Policy Brief

Critical minerals in EU trade discourse: navigating a trilemma in times of geopolitical competition

Laurens, Noémie
Policy Brief (32/2025)

Bonn: German Institute of Development and Sustainability (IDOS)

DOI: https://doi.org/10.23661/ipb32.2025

Critical minerals (CMs) have become a strategic priority for the European Union (EU) amid the green and digital transitions. These resources – including lithium, cobalt, rare earths and nickel – are essential for clean energy technologies, defence systems and electronics. Yet, their processing and refining are highly concentrated in a few countries, leaving the EU especially vulnerable to supply disruptions and fuelling geopolitical tensions.

Recent shocks, including the COVID-19 pandemic and the war in Ukraine, have further exposed the fragility of supply chains. At the same time, extracting and trading CMs pose severe environmental and social challenges, from high carbon footprints to local community impacts. EU trade policy is therefore confronted with a trilemma: how to safeguard economic competitiveness, ensure en­vironmental sustainability and enhance security of supply.

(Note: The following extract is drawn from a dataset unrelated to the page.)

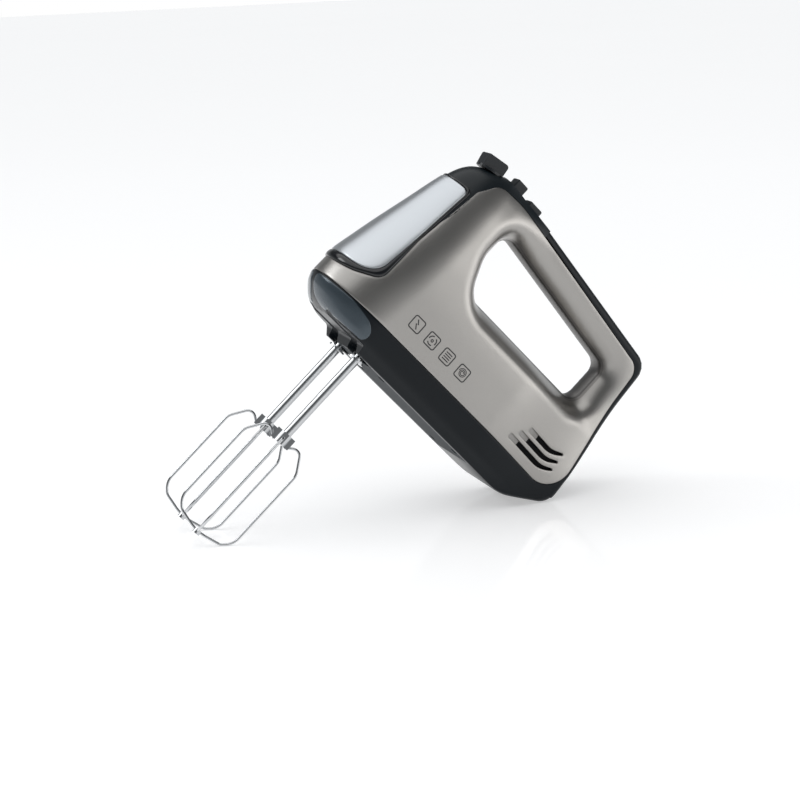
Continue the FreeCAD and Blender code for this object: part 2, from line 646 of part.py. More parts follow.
def add_frame():
    """Gearbox frame: two decks for the spindles and two walls for the motor shaft."""
    inside = skin(WALL + 0.4)
    deck = [box(-20, 25, -31, 31, *LOWER_DECK), box(-20, 25, -31, 31, *UPPER_DECK)]
    walls = [box(*FRONT_BLOCK, -9, 9, LOWER_DECK[1], UPPER_DECK[0]),
             box(*MIDDLE_BLOCK, -26, 26, FLOOR, UPPER_DECK[1])]
    walls.append(box(MIDDLE_BLOCK[1], -18, -26, 26, *LOWER_DECK))
    walls.append(box(MIDDLE_BLOCK[1], -18, -26, 26, *UPPER_DECK))
    pillars = [box(-20, -15.5, side * 29 - 2, side * 29 + 2, LOWER_DECK[1], UPPER_DECK[0])
               for side in (1, -1)]
    pads = [post(FRONT_FOOT, 0, *LOWER_DECK, 5), box(24, FRONT_FOOT, -5, 5, *LOWER_DECK)]
    frame = joined([p.common(inside) for p in deck + walls + pillars + pads])
    for _, y in beater_axes():
        frame = frame.cut(post(0, y, 0, 80, SPINDLE_RADIUS + RUNNING_CLEARANCE))
    frame = frame.cut(bar(FRONT_BLOCK[0], FRONT_BLOCK[1], BEARING_RADIUS - 1.5))
    frame = frame.cut(bar(MIDDLE_BLOCK[0], MIDDLE_BLOCK[1], BEARING_RADIUS))
    for bolt in motor_bolts():
        frame = frame.cut(bolt)
    PARTS["gearbox_frame"] = frame
    rear = joined([box(*REAR_BLOCK, -27, 27, 8, 64), box(*REAR_BLOCK, -6, 6, FLOOR, 8)])
    rear = rear.cut(bar(*REAR_BLOCK, BEARING_RADIUS))
    for side in (1, -1):
        for turn in (45, 135):
            hole = bar(*REAR_BLOCK, 6, side * 14 * math.sin(math.radians(turn)),
                       MOTOR_AXIS_HEIGHT + 14 * math.cos(math.radians(turn)))
            rear = rear.cut(hole)
    for bolt in motor_bolts():
        rear = rear.cut(bolt)
    PARTS["rear_motor_bracket"] = rear
    bearings = [("front", FRONT_BLOCK, BEARING_RADIUS - 1.5, FRONT_SHAFT),
                ("middle", MIDDLE_BLOCK, BEARING_RADIUS, MOTOR_SHAFT_RADIUS),
                ("rear", REAR_BLOCK, BEARING_RADIUS, MOTOR_SHAFT_RADIUS)]
    for name, block, radius, shaft in bearings:
        ring = bar(*block, radius).cut(bar(*block, shaft + RUNNING_CLEARANCE))
        PARTS["motor_bearing_" + name] = ring


# ---- motor --------------------------------------------------------------------------------------
BOLT_RADIUS = 2.0


def motor_bolts():
    bolts = []
    for side in (1, -1):
        for rise in (1, -1):
            bolts.append(bar(REAR_BLOCK[0], MIDDLE_BLOCK[1], BOLT_RADIUS,
                             side * (STACK_HALF_WIDTH - 4.5), MOTOR_AXIS_HEIGHT + rise * (STACK_HALF_HEIGHT - 8)))
    return bolts


def add_motor():
    height = MOTOR_AXIS_HEIGHT
    stack = box(STACK_REAR, STACK_FRONT, -STACK_HALF_WIDTH, STACK_HALF_WIDTH,
                height - STACK_HALF_HEIGHT, height + STACK_HALF_HEIGHT)
    upright = [e for e in stack.Edges if abs(e.tangentAt(e.FirstParameter).x) > 0.9]
    stack = stack.makeFillet(4, upright)
    stack = stack.cut(bar(STACK_REAR, STACK_FRONT, ARMATURE_RADIUS + AIR_GAP))
    window = [box(STACK_REAR, STACK_FRONT, -13.0, 13.0, height + rise * 18.6 - 2.6, height + rise * 18.6 + 2.6)
              for rise in (1, -1)]
    coils = []
    for rise, cutter in zip((1, -1), window):
        stack = stack.cut(cutter)
        coil = box(STACK_REAR - 5, STACK_FRONT + 5, -13.0, 13.0,
                   height + rise * 18.6 - 2.6, height + rise * 18.6 + 2.6)
        corners = [e for e in coil.Edges if abs(e.tangentAt(e.FirstParameter).y) > 0.9]
        coils.append(coil.makeFillet(2, corners))
    for bolt in motor_bolts():
        stack = stack.cut(bolt)
    PARTS["field_stack"] = stack
    PARTS["field_coil_upper"] = coils[0]
    PARTS["field_coil_lower"] = coils[1]
    PARTS["motor_bolts"] = Part.makeCompound(motor_bolts())
    add_rotor()
    add_brushes()


def add_rotor():
    rear_end = -116
    shaft = joined([bar(rear_end, MIDDLE_BLOCK[1] + 4, MOTOR_SHAFT_RADIUS),
                    bar(MIDDLE_BLOCK[1] + 4, FRONT_BLOCK[1] + 1, FRONT_SHAFT)])
    PARTS["motor_shaft"] = shaft
    core = bar(STACK_REAR + 1, STACK_FRONT - 1, ARMATURE_RADIUS)
    for k in range(10):
        slot = box(STACK_REAR, STACK_FRONT, -0.8, 0.8, ARMATURE_RADIUS - 2.5, ARMATURE_RADIUS + 1)
        slot.rotate(Vector(0, 0, 0), Vector(1, 0, 0), 36 * k)
        slot.translate(Vector(0, 0, MOTOR_AXIS_HEIGHT))
        core = core.cut(slot)
    PARTS["armature_core"] = core.cut(shaft)
    windings = []
    for start, end in ((STACK_REAR - 5, STACK_REAR + 1), (STACK_FRONT - 1, STACK_FRONT + 5)):
        ring = bar(start, end, ARMATURE_RADIUS - 3)
        ring = ring.makeFillet(2.2, [e for e in ring.Edges if e.Length > 10])
        windings.append(ring.cut(shaft))
    PARTS["armature_windings"] = Part.makeCompound(windings)
    commutator = bar(COMMUTATOR[0], COMMUTATOR[1], COMMUTATOR_RADIUS)
    for k in range(12):
        slot = box(*COMMUTATOR, -0.25, 0.25, COMMUTATOR_RADIUS - 0.8, COMMUTATOR_RADIUS + 1)
        slot.rotate(Vector(0, 0, 0), Vector(1, 0, 0), 30 * k)
        slot.translate(Vector(0, 0, MOTOR_AXIS_HEIGHT))
        commutator = commutator.cut(slot)
    PARTS["commutator"] = commutator.cut(shaft)
    PARTS["cooling_fan"] = fan().cut(shaft)



def fan():
    hub = bar(-113, -103, 5.5)
    disc = bar(-104.5, -103, 23)
    blades = []
    for k in range(9):
        blade = box(-112, -104.5, -0.7, 0.7, 4, 22)
        blade.rotate(Vector(0, 0, 5), Vector(1, 0, 0), 24)
        blade.rotate(Vector(0, 0, 0), Vector(1, 0, 0), 40 * k)
        blade.translate(Vector(0, 0, MOTOR_AXIS_HEIGHT))
        blades.append(blade)
    return joined([hub, disc, *blades])


def add_brushes():
    holders = []
    for name, side in SIDES.items():
        near = side * (COMMUTATOR_RADIUS + 0.35)
        far = side * 23.0
        low, high = min(near, far), max(near, far)
        brush = box(-41, -35, low, high - 8 if side > 0 else high, 37.5, 42.5)
        if side < 0:
            brush = box(-41, -35, low + 8, high, 37.5, 42.5)
        sleeve_start = side * (COMMUTATOR_RADIUS + 2.5)
        sleeve = box(-43, MIDDLE_BLOCK[0], min(sleeve_start, far), max(sleeve_start, far), 35.5, 44.5)
        bore = sorted((sleeve_start, far * 0.93))
        sleeve = sleeve.cut(box(-41, -35, *bore, 37.5, 42.5))
        PARTS["carbon_brush_" + name] = brush
        holders.append(sleeve)
    PARTS["brush_holders"] = Part.makeCompound(holders)


# ---- controls -----------------------------------------------------------------------------------
def add_controls():
    skirt = tilted(post(0, 0, 0.3, 2.0, KNOB_SEAT_RADIUS - 1.6))
    half, height = KNOB_LENGTH / 2, KNOB_TOP - KNOB_SEAT - 1.6
    lever = rounded([(-half + 0.3, 0.6, 0), (half - 0.6, 0.6, 0), (half, height, 1.6), (-half, height, 2.2)])
    lever = tilted(across(lever, -KNOB_WIDTH / 2, KNOB_WIDTH / 2))
    stem = tilted(post(0, 0, -11, 1, 2.9))
    PARTS["speed_knob"] = joined([skirt, lever, stem])
    add_switch_boxes()
    eject = box(EJECT_U - EJECT_LENGTH / 2, EJECT_U + EJECT_LENGTH / 2, -EJECT_WIDTH / 2, EJECT_WIDTH / 2,
                EJECT_TOP - 7.5, EJECT_TOP)
    eject = eject.makeFillet(1.2, eject.Edges)
    PARTS["eject_button"] = eject
    rod = joined([post(EJECT_U, 0, EJECT_PLATE[1], EJECT_TOP - 7.5, 2.0),
                  post(EJECT_U, 0, 140, 142, 4.2)])
    PARTS["eject_rod"] = rod
    bridge = joined([box(EJECT_U - 4, 4, -5, 5, *EJECT_PLATE),
                     box(-4, 4, -HALF_SPACING - 4, HALF_SPACING + 4, *EJECT_PLATE)])
    pin_low = SHAFT_INSERTION + EJECT_TRAVEL + 0.4
    pins = [post(0, y, pin_low, EJECT_PLATE[0], 2.5) for _, y in beater_axes()]
    PARTS["eject_bridge"] = joined([bridge, *pins])
    coil = spring(3.4, 0.4, 9.0, 5)
    coil.translate(Vector(EJECT_U, 0, 124.8))
    PARTS["eject_spring"] = coil
    turbo = box(TURBO_U - TURBO_LENGTH / 2, TURBO_U + TURBO_LENGTH / 2, -TURBO_WIDTH / 2, TURBO_WIDTH / 2,
                TURBO_TOP - 6, TURBO_TOP)
    turbo = turbo.makeFillet(1.2, turbo.Edges)
    PARTS["turbo_button"] = joined([turbo, post(TURBO_U, 0, 145, TURBO_TOP - 5, 1.6)])


def add_switch_boxes():
    speed = box(6, 22, -10.3, 10.3, 124, 138.5)
    speed = speed.cut(tilted(post(0, 0, -14, 10, 3.3)))
    PARTS["speed_switch"] = speed
    turbo = box(TURBO_U - 8, TURBO_U + 8, -5, 5, 134, 142)
    PARTS["turbo_switch"] = turbo


def add_circuit():
    board = box(-150, -122, -19, 19, 14, 15.6)
    chips = [box(-147 + 7 * k, -142 + 7 * k, -12, -4, 15.6, 18.5) for k in range(3)]
    tall = [post(-143 + 12 * k, 8, 15.6, 26, 4) for k in range(2)]
    PARTS["circuit_board"] = board
    PARTS["circuit_components"] = Part.makeCompound(chips + tall)


# ---- pose ---------------------------------------------------------------------------------------
def lowest(shapes, tilt):
    """Lowest point of the shapes once the mixer is tipped by tilt."""
    turned = [laid(s, tilt) for s in shapes]
    return min(s.optimalBoundingBox(False).ZMin for s in turned)


def laid(shape, tilt):
    shape = shape.copy()
    shape.rotate(Vector(0, 0, 0), Vector(0, 0, 1), 180)
    shape.rotate(Vector(0, 0, 0), Vector(0, 1, 0), tilt)
    return shape


def resting_tilt():
    """Tilt at which the beaters and the heel touch the table together."""
    heel = [PARTS["base_tub"], PARTS["handle_spine"]]
    cage = [PARTS["beater_left_wires"]]
    low, high = 35.0, 60.0
    for _ in range(14):
        middle = (low + high) / 2
        if lowest(cage, middle) > lowest(heel, middle):
            high = middle
        else:
            low = middle
    return (low + high) / 2


def main():
    add_casing()
    add_beaters()
    add_gearing()
    add_frame()
    add_motor()
    add_controls()
    add_circuit()
    tilt = resting_tilt()
    placed = {name: laid(solid, tilt) for name, solid in PARTS.items()}
    bounds = Part.makeCompound(list(placed.values())).optimalBoundingBox(False)
    shift = Vector(-(bounds.XMin + bounds.XMax) / 2, -(bounds.YMin + bounds.YMax) / 2, -bounds.ZMin)
    os.makedirs("parts", exist_ok=True)
    for name, solid in placed.items():
        solid.translate(shift)
        solid.exportStep("parts/%s.step" % name)
    size = [bounds.XLength, bounds.YLength, bounds.ZLength]
    print(json.dumps({"tilt": tilt, "shift": list(shift), "size": size}))


if __name__ == "__main__":
    main()
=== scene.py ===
"""Looks of the hand mixer: smooth moulded skins, procedural materials, studio light and the camera.

Shapes are drawn in the mixer's own frame, in millimetres: u forward to the nose, y to the left, w up
to the handle. MIXER carries them to the row frame, where the mixer leans on its beaters and heel.
"""
import json
import math

import bmesh
import bpy
from mathutils import Matrix, Vector
from mathutils.geometry import delaunay_2d_cdt
from mathutils.kdtree import KDTree


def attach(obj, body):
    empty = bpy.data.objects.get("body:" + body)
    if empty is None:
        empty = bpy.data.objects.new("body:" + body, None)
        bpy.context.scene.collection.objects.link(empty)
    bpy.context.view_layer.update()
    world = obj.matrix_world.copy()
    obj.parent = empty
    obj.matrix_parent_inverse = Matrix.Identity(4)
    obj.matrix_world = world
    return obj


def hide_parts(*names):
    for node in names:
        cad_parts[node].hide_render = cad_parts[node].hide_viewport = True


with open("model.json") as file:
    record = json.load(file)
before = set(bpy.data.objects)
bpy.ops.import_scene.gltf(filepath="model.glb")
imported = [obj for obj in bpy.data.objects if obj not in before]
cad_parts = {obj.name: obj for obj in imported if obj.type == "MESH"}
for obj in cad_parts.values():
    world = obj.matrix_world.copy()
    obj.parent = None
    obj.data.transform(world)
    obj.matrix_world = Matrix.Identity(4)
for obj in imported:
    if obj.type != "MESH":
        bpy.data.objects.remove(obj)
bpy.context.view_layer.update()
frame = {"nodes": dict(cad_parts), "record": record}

# ---- the mixer's own frame, read from the joints ------------------------------------------------
JOINTS = {joint["name"]: joint for joint in frame["record"]["behaviour"]["joints"]}
FORWARD = Vector(JOINTS["motor_spin"]["axis"]).normalized()
UPWARD = Vector(JOINTS["spindle_left_spin"]["axis"]).normalized()
LEFT = UPWARD.cross(FORWARD)
MOTOR_AXIS_HEIGHT = 40.0
ORIGIN = Vector(JOINTS["motor_spin"]["pos_m"]) - UPWARD * MOTOR_AXIS_HEIGHT / 1000
MIXER = Matrix.Translation(ORIGIN) @ Matrix((FORWARD, LEFT, UPWARD)).transposed().to_4x4()
MIXER = MIXER @ Matrix.Scale(0.001, 4)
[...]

This policy brief summarises research tracing how the Euro­pean Commission’s trade discourse on CMs has evolved to address the trilemma (Laurens, 2025). Initially, com­muni­cations focused narrowly on free trade and market access for raw materials. Gradually, sustainability and security considerations entered the narrative. Most recently, the EU has embraced a hybrid framing, simultaneously highlighting economic, environ­mental and security objectives in its trade discourse on CMs.

Although this hybrid discursive approach can help build broader support for CM policies and agreements by appealing to diverse stakeholders, it also demands careful policy design to minimise trade-offs and deliver on its promises. Without credible implementation and genuine integration of economic, environmental and security objectives, hybrid framing risks remaining largely rhetorical and failing to steer policy in practice.

Key policy messages:

  • The EU should adopt an integrated approach that effectively addresses economic, sustainability and security goals together while anticipating trade-offs to support more robust CM policies. This requires strong coordination across trade, industry, environ­ment and security-related directorates-general to align CM strategies, avoid policy conflicts and maximise synergies. It may also require short-term economic sacrifices for long-term resilience.
  • Early and meaningful engagement with research institutions, civil society, local communities and industry should move beyond formal consultation and enable genuine co-creation of solutions. Dialogue should begin before key decisions on CMs are finalised, incorporate stakeholder input trans­parently, and respond to concerns about sustain­ability and security of supply.
  • CM policies and agreements should provide for binding obligations and concrete implementation plans to ensure environmental and labour pro­tection, local value addition, skills development and technology transfer in resource-rich but eco­nomically vulnerable regions. Listening to partner governments and local communities as well as investing in the knowledge of local political, social and environ­mental contexts are essential for building trust and long-term partnerships.
  • International cooperation on CMs should be strengthened through inclusive arrangements that involve both major consumers and producing countries. Clubs composed primarily of resource-poor but wealthy economies risk being perceived as exclusionary.